▶ [TASK GOAL]:
Take the lines from the beginning of the data below through the line holding "BACKWARD = Vector((0.0, 1.0, 0.0))" and return exactly those.

▶ [RAW DATA]:
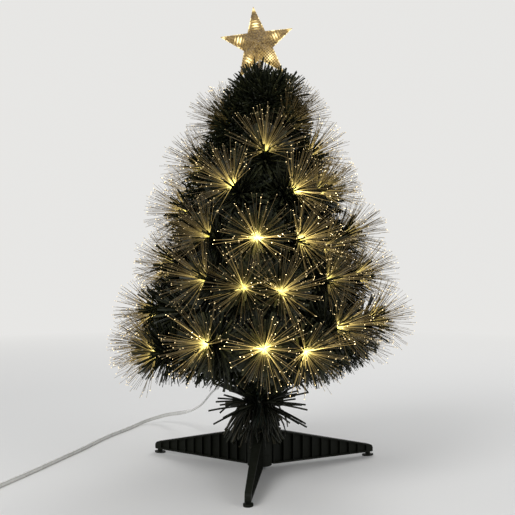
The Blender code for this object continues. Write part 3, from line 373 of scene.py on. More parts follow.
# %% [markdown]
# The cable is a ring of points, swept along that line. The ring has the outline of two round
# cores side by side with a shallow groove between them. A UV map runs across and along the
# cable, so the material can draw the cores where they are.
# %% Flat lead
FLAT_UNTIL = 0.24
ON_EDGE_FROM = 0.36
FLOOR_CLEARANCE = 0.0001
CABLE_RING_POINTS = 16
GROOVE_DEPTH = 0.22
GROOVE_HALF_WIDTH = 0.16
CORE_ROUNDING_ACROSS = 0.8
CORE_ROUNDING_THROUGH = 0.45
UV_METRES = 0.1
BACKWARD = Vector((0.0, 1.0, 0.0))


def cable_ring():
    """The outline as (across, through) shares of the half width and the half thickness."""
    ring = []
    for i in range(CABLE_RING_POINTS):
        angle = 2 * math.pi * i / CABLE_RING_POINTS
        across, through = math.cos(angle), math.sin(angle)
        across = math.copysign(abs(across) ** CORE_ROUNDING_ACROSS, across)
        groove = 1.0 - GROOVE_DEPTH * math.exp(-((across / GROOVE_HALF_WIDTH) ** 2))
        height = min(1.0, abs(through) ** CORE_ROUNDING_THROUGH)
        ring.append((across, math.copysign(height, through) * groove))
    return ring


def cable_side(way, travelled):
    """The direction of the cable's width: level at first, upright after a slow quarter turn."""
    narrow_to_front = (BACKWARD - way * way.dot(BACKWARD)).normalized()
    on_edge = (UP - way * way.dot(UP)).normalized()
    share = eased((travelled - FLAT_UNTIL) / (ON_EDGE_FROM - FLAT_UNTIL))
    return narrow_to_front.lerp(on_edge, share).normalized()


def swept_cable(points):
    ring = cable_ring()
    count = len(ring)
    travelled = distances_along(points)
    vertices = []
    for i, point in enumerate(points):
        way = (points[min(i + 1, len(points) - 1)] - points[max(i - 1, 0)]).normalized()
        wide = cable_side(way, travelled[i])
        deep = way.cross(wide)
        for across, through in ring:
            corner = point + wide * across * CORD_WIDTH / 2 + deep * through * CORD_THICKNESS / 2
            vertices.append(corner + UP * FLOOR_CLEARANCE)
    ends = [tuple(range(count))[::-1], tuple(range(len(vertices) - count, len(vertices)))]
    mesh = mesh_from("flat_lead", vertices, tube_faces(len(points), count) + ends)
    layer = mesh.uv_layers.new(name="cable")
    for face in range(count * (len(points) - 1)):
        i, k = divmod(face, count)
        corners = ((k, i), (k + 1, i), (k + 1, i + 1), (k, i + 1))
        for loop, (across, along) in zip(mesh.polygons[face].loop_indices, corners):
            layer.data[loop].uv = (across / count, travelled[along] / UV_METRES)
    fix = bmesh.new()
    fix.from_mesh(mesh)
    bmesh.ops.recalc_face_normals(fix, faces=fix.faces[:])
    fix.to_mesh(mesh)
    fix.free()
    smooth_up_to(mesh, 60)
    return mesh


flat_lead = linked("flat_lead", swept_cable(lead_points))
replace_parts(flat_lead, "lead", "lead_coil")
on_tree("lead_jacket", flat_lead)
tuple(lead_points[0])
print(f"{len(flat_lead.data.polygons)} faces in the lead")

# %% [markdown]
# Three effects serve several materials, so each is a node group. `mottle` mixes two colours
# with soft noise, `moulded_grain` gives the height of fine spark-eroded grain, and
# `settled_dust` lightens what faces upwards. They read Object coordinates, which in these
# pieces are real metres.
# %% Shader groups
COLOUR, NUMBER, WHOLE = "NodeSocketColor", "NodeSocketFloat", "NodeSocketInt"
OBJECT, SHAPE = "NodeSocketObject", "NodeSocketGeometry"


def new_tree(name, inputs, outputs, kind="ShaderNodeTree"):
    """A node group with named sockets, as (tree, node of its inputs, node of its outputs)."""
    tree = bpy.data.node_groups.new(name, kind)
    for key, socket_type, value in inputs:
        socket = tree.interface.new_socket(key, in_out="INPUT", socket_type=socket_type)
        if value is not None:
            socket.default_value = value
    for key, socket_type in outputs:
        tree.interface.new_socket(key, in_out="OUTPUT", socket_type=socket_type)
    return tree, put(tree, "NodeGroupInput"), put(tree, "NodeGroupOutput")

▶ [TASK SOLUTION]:
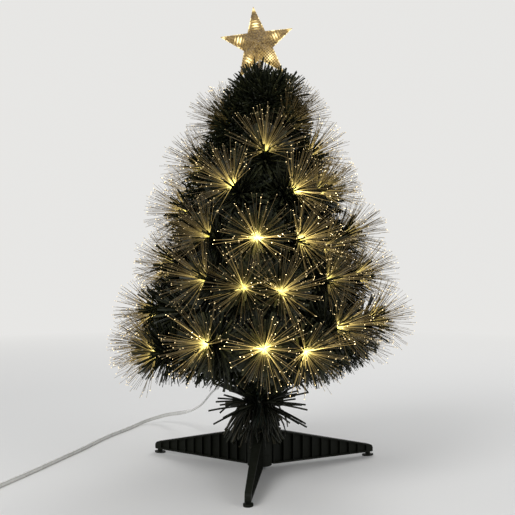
The Blender code for this object continues. Write part 3, from line 373 of scene.py on. More parts follow.
# %% [markdown]
# The cable is a ring of points, swept along that line. The ring has the outline of two round
# cores side by side with a shallow groove between them. A UV map runs across and along the
# cable, so the material can draw the cores where they are.
# %% Flat lead
FLAT_UNTIL = 0.24
ON_EDGE_FROM = 0.36
FLOOR_CLEARANCE = 0.0001
CABLE_RING_POINTS = 16
GROOVE_DEPTH = 0.22
GROOVE_HALF_WIDTH = 0.16
CORE_ROUNDING_ACROSS = 0.8
CORE_ROUNDING_THROUGH = 0.45
UV_METRES = 0.1
BACKWARD = Vector((0.0, 1.0, 0.0))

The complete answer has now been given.